Team builder. “Because so much of functional leadership goes beyond mere domain expertise, every successful functional leader needs to be supported by a strong team that extends several layers below his or her direct reports,” observers Dan Shore, who spent six years as Harvard’s CFO. “To be able to leverage—and retain—that team, the functional leader must be able to mentor and develop them.”
Viewing candidates with these requirements in mind helps to identify those few with the strategic qualities that allow them to fully inhabit a functional leadership role. Often though, those who meet these requirements are in short supply. Finding, attracting and ultimately selecting top-tier candidates thus depends on three factors:
A clear mandate from the top. Everyone involved in the search needs to be clear that what is required is not mere functional leadership, but strategic leadership. The successful candidate will be asked to help reach and implement what, at times, will be unpopular decisions, and he or she needs to know there will be support from the board of trustees and president in doing so.
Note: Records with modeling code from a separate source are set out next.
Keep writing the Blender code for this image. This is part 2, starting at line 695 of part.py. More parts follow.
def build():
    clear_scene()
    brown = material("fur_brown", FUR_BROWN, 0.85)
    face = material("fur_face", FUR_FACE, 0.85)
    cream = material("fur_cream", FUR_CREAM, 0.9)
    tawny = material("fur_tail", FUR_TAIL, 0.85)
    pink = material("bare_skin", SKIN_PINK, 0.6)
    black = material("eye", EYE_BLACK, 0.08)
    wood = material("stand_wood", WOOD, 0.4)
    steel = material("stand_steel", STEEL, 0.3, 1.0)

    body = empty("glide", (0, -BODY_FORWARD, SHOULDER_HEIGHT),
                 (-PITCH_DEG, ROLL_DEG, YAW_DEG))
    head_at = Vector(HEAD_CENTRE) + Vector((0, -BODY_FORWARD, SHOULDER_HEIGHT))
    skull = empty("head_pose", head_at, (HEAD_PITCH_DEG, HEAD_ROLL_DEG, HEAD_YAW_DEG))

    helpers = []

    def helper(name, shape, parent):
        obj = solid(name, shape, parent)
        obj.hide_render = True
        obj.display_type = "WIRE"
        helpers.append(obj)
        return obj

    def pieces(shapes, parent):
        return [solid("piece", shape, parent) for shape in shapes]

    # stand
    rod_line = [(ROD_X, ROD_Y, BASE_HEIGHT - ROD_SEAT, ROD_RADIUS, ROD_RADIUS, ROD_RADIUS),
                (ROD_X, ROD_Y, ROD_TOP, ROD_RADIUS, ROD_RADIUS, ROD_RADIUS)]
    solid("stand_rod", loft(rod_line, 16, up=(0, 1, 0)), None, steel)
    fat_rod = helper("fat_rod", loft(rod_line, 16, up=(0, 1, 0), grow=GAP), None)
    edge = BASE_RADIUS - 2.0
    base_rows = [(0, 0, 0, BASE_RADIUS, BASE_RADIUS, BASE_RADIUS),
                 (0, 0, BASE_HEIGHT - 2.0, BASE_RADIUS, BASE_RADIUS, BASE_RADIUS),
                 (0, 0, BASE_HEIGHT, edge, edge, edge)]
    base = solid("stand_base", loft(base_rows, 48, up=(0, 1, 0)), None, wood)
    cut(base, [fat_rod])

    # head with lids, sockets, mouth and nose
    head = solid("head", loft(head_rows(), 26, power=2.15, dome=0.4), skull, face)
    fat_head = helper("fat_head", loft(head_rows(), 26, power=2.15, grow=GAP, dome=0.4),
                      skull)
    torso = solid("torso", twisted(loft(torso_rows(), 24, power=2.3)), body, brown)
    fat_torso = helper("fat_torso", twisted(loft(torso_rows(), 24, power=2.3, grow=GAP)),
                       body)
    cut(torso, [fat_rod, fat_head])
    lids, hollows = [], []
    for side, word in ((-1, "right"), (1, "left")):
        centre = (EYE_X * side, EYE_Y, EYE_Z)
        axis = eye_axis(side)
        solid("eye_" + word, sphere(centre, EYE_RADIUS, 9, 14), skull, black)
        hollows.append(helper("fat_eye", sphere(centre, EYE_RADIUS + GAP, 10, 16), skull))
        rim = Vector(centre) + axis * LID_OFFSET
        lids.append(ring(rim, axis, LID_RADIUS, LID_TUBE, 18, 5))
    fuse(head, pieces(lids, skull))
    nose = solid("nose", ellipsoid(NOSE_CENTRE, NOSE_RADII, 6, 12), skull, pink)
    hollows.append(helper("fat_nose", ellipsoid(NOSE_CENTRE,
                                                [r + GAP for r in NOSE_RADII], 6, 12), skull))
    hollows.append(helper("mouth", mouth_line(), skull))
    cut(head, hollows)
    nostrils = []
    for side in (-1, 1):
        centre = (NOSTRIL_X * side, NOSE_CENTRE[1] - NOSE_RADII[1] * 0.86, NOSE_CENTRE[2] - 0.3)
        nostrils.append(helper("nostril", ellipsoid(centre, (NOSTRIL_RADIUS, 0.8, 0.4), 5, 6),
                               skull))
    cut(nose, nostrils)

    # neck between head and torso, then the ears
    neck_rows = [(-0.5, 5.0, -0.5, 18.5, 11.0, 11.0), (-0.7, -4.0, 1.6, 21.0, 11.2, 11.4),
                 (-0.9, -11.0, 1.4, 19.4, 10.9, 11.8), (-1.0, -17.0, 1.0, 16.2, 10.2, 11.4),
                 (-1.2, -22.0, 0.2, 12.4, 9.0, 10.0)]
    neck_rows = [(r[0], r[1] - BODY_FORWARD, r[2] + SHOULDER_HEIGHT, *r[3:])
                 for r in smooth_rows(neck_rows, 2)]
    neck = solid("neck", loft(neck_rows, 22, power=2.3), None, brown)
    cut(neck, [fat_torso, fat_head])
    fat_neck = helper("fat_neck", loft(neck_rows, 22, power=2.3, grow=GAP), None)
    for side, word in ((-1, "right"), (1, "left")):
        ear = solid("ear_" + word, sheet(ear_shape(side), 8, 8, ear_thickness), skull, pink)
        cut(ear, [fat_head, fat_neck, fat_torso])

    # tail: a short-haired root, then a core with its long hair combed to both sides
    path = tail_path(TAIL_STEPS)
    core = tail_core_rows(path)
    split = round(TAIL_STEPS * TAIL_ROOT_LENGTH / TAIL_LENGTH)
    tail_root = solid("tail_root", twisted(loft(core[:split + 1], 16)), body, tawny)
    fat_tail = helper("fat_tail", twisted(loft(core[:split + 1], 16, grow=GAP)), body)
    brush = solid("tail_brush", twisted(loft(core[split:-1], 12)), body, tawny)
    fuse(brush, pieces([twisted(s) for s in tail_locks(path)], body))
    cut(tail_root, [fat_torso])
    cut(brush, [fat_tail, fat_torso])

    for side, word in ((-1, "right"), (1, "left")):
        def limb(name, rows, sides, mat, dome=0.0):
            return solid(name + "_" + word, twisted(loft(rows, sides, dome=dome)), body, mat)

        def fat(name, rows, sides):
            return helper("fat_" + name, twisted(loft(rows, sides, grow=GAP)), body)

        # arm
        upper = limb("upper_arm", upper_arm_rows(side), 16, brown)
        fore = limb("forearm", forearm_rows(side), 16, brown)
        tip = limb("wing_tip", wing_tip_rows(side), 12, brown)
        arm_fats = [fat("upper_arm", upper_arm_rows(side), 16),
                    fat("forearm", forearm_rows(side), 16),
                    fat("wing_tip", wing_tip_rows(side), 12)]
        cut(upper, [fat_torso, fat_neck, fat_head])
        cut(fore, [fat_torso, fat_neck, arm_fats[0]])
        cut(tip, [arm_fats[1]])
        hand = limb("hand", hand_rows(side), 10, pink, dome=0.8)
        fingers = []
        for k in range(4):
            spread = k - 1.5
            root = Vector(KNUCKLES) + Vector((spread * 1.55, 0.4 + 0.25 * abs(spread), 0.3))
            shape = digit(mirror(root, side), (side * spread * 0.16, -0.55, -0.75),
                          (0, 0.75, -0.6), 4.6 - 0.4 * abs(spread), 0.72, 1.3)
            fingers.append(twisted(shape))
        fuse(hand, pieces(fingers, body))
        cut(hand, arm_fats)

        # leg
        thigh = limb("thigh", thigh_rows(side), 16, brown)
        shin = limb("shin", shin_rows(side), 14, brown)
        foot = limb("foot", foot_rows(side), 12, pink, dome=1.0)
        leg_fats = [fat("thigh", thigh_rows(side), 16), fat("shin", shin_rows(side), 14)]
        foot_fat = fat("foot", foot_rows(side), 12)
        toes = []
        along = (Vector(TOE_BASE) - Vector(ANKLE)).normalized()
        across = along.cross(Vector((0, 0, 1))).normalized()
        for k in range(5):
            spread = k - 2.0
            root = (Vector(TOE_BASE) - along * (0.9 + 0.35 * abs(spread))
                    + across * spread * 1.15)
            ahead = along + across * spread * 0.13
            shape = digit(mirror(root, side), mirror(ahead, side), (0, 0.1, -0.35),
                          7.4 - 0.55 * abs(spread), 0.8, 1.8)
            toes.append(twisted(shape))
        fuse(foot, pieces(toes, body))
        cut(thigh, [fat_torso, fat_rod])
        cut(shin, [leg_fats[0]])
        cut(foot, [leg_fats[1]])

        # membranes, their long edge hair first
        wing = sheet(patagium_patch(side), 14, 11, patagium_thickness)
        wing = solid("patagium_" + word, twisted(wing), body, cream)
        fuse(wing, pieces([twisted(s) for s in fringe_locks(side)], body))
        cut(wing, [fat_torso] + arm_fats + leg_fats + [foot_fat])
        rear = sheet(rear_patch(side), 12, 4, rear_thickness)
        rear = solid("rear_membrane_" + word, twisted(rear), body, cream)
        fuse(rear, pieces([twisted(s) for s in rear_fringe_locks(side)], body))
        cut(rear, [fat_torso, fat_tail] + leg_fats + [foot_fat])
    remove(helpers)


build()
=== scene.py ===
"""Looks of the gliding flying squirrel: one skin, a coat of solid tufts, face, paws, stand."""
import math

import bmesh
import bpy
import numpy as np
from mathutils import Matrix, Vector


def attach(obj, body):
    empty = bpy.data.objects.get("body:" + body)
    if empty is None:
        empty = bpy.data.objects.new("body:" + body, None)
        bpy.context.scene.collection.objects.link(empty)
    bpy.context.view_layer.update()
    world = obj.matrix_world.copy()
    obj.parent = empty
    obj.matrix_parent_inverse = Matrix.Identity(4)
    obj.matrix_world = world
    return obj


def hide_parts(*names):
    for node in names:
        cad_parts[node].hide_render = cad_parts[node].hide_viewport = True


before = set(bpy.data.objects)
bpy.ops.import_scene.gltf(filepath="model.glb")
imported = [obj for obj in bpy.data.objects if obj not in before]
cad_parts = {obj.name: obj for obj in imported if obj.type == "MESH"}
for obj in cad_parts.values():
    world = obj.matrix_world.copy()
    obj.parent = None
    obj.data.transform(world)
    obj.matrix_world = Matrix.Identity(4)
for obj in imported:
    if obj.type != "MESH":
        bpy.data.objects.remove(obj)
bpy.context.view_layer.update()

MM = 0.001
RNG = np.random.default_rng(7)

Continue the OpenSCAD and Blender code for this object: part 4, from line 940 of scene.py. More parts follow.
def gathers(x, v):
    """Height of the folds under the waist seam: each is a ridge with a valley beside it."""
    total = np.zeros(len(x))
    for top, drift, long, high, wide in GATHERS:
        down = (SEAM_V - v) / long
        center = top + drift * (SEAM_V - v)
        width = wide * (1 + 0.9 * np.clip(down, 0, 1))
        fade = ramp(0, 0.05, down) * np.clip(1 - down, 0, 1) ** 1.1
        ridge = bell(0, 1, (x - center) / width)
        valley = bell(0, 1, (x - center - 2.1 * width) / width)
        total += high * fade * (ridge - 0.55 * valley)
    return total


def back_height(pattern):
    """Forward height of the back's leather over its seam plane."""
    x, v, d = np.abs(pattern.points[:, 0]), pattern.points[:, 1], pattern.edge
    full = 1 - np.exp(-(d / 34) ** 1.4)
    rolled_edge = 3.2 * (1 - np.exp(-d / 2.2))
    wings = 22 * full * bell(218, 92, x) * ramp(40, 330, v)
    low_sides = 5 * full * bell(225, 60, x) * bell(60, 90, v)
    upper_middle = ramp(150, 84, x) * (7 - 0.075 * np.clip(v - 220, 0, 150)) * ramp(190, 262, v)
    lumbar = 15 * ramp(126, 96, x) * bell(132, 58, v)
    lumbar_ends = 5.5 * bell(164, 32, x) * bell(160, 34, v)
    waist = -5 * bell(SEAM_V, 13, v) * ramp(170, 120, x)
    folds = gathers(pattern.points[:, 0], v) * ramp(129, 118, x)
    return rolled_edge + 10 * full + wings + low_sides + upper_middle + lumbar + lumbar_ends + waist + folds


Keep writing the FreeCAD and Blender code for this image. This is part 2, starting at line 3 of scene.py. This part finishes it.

A broad (but discerning) search strategy. Because the career of most functional leaders has unfolded primarily within the university (or the nonprofit world generally), the search strategy must cast a wider net to include candidates with experience from outside academia, but who still have the values and sensibilities that would make them a good fit with university culture.
A search committee designed for the task. The functional leader is expected to grapple with high- level strategic issues, and the search committee should reflect that, with a strong chair and members drawn from both academia and the private sector who can bring a range of perspectives to the evaluation of candidates.
Academia will gain from enriching its leadership ranks with strategic functional executives. They can augment the strategic abilities of those in charge of the academic mission—presidents, provosts, deans and professors—with the experience they bring from other industries, thus rounding out a balanced and complete leadership team that can more effectively navigate institutions through the industry-wide disruptions they are facing.